Des arrestations annoncées
Aux dernières nouvelles, des militaires auraient été arrêtés après ce qui est qualifié de « tentative de coup d’État », a appris l’AFP de source sécuritaire. « Il y a eu des arrestations parmi les quelques éléments de l’armée qui sont à l’origine de cette tentative de coup d’État. Ce groupe de militaires n’a pas pu s’approcher du palais présidentiel lorsque la garde présidentielle a riposté », a indiqué cette source en affirmant que la situation était « sous contrôle ».
Une source proche de Mohamed Bazoum a confirmé à l’AFP qu’il y a eu ce qu’il a qualifié de « petite tentative de coup d’État vite maîtrisée par les forces légitimistes ». Le quartier présidentiel a été quadrillé par les forces de l’ordre, mais, dans le reste de la ville, la situation était normale mercredi et les gens vaquaient à leurs occupations comme si rien ne s’était passé, ont constaté des journalistes locaux. L’ambassade des États-Unis à Niamey a décidé de suspendre ses « services consulaires jusqu’à nouvel ordre » et a « encouragé » son personnel à rester à la maison, l’ambassade de France invitant, elle, « les Français à rester chez eux ».
Un pays sous pression depuis l’Indépendance
L’histoire du Niger, pays sahélien parmi les plus pauvres du monde en proie à de récentes attaques djihadistes particulièrement meurtrières, est jalonnée par les coups d’État. Depuis l’indépendance de cette ex-colonie française en 1960, il y en a eu quatre : le premier en avril 1974 contre le président Diori Hamani, le dernier en février 2010 qui a renversé le président Mahamadou Tandja. Sans compter les tentatives de putsch, nombreuses. Le passage de relais entre Mahamafou Issoufou et Mohamed Bazoum est le premier entre deux présidents démocratiquement élus.

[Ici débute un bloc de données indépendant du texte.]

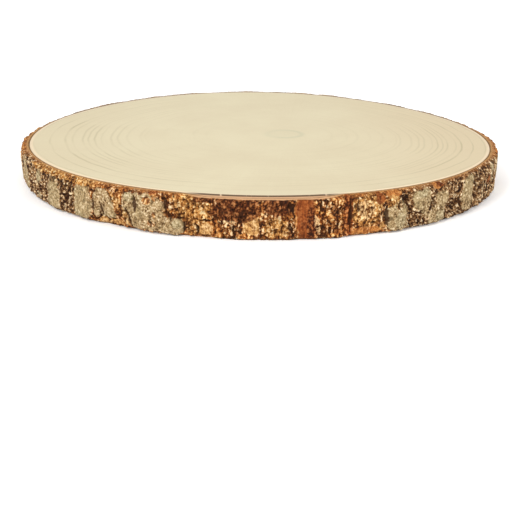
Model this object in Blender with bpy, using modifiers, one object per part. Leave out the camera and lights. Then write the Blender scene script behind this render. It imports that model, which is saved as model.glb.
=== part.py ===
"""A slice sawn across a small tree trunk: a pale disc of wood inside its ring of rough bark.

Metres, +Z up. The base lies on the plane z = 0 with the middle of the slice over the origin.
A place on the bark is given by its turn from the front, which faces -Y, and by its height
above the base. The turn is in degrees and grows towards +X.
"""

import math
import random
from typing import NamedTuple

import bpy
import numpy as np
from mathutils import Matrix, Vector, noise

OBJECT_NAME = "wood_slice"

# Driving sizes of the slice
THICKNESS = 0.021
WOOD_RADIUS = 0.1319
BARK_THICKNESS = 0.0046
SEAM = 0.0003
LEAST_BARK = 0.0018
SAWN_EDGE = 0.0009

# The trunk was not quite round: each wave is its count round the trunk, its height as a
# share of the radius, and the turn at which it stands out most
TRUNK_WAVES = ((2, 0.0293, 42.0), (3, 0.0186, 61.0), (4, 0.004, 0.0))
# The trunk narrows by this much towards the base, and its bark is thickest at the front
TAPER = 0.0008
BARK_WAVE = 0.0007

# Where the bark has shrunk from the wood, along the front
SHRINK_TURN = 1.0
SHRINK_FULL = 11.0
SHRINK_END = 18.0
SHRINK_GAP = 0.0006
SHRINK_DROP = 0.0011
# Where the bark has dried a little lower than the wood, along the back
DRIED_TURN = 185.0
DRIED_FULL = 60.0
DRIED_END = 85.0
DRIED_DROP = 0.0004

# How finely the two pieces are divided
WOOD_SIDES = 240
WOOD_EDGE = 0.0004
BARK_COLUMNS = 396
WALL_ROWS = 10
LOOP_ROWS = WALL_ROWS + 4

# How far each kind of place stands out from the bark's mean face
CRUST = 0.0010
BARED = -0.0011
CRACK = -0.0022
CRUMBLED = -0.0003
SWELL = 0.0006
CRUMBS = 0.0013
GRAIN = 0.0004
# The distances over which the swell and the crumbs go up and down, crumbs being long ones
SWELL_SPAN = 0.028
CRUMB_SPAN = 0.0042
CRUMB_STRETCH = 2.0
# A place is felt in full out to the first share of its half sizes, and not beyond the second.
# The higher the squareness, the boxier its oval.
PLACE_FULL = 0.85
PLACE_END = 1.2
PLACE_SQUARENESS = 2.6

MM = 0.001


class Place(NamedTuple):
    """An oval place on the bark's face, which leans with its top towards +X if lean is positive."""

    turn: float
    height: float
    half_width: float
    half_height: float
    lean: float
    lift: float


def place(turn, height_mm, half_width_mm, half_height_mm, lean, lift):
    """A place whose sizes are given in millimetres."""
    return Place(turn, height_mm * MM, half_width_mm * MM, half_height_mm * MM, lean, lift)


# Smooth plates of the old crust that are still on
CRUST_PLATES = [
    place(-70, 9.5, 6.5, 9, 0, -0.2 * CRUST),
    place(-58.2, 14.4, 3.6, 4.4, 28, CRUST),
    place(-51.3, 7.5, 7.2, 6.6, 0, CRUST),
    place(-50.6, 14.8, 4.4, 3.2, 0, CRUST),
    place(-40.5, 9, 6.6, 9.3, 0, CRUST),
    place(-36.4, 10, 1.7, 6.5, 0, CRUST),
    place(-33.9, 11.3, 5.3, 7.8, -12, CRUST),
    place(-24.3, 10.3, 11.9, 10.3, -5, CRUST),
    place(-17.7, 4.6, 6, 4.8, 0, CRUST),
    place(29.2, 7, 5.6, 7.3, 0, CRUST),
    place(34.8, 15.3, 5, 5, 0, CRUST),
    place(35.4, 8.2, 2, 2.4, 0, CRUST),
    place(39.6, 8.5, 4.8, 8, 0, CRUST),
    place(37.3, 4.5, 2, 3.8, 0, CRUST),
    place(42.9, 15, 4, 4.2, 0, CRUST),
    place(49.5, 11.2, 5.6, 9.2, 0, CRUST),
    place(56.3, 9.5, 1.5, 6, 0, CRUST),
    place(62.2, 15, 4.2, 5, 0, CRUST),
    place(63.2, 5.5, 1.6, 3.2, 0, CRUST),
    place(70.8, 9.5, 8, 10, 0, 0.2 * CRUST),
]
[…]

Mohamed Bazoum va être immédiatement confronté à l’immense défi des attaques djihadistes menées régulièrement dans son pays par des groupes affiliés à Al-Qaïda et l’État islamique dans sa partie ouest frontalière du Mali et du Burkina Faso, par le groupe nigérian Boko Haram dans sa partie est frontalière du Nigeria. Les attaques contre des civils se sont multipliées depuis le début de l’année : plus de 300 personnes ont été tuées dans trois séries d’attaques contre des villages et des campements de l’ouest du pays, frontalier du Mali. Aucune n’a été revendiquée. La dernière de ces attaques de grande ampleur a eu lieu le 21 mars dans la région de Tahoua, faisant 141 morts en quelques heures dans trois villages touareg et des campements alentour. La région de Tahoua, vaste et désertique, se trouve à l’est de celle de Tillabéri, toutes deux proches de la frontière avec le Mali. La région de Tillabéri est située dans la zone dite « des trois frontières » entre Niger, Mali et Burkina Faso, régulièrement frappée par les groupes djihadistes.
Dans un récent entretien à RFI et France 24, M. Bazoum a écarté tout dialogue avec les djihadistes, estimant que la situation de son pays était différente de celle du Mali. « Nous ne pourrions pas envisager quelque dialogue que ce soit dans la mesure où il n’y a pas un seul chef djihadiste nigérien, une seule base de djihadistes sur notre territoire », a-t-il affirmé.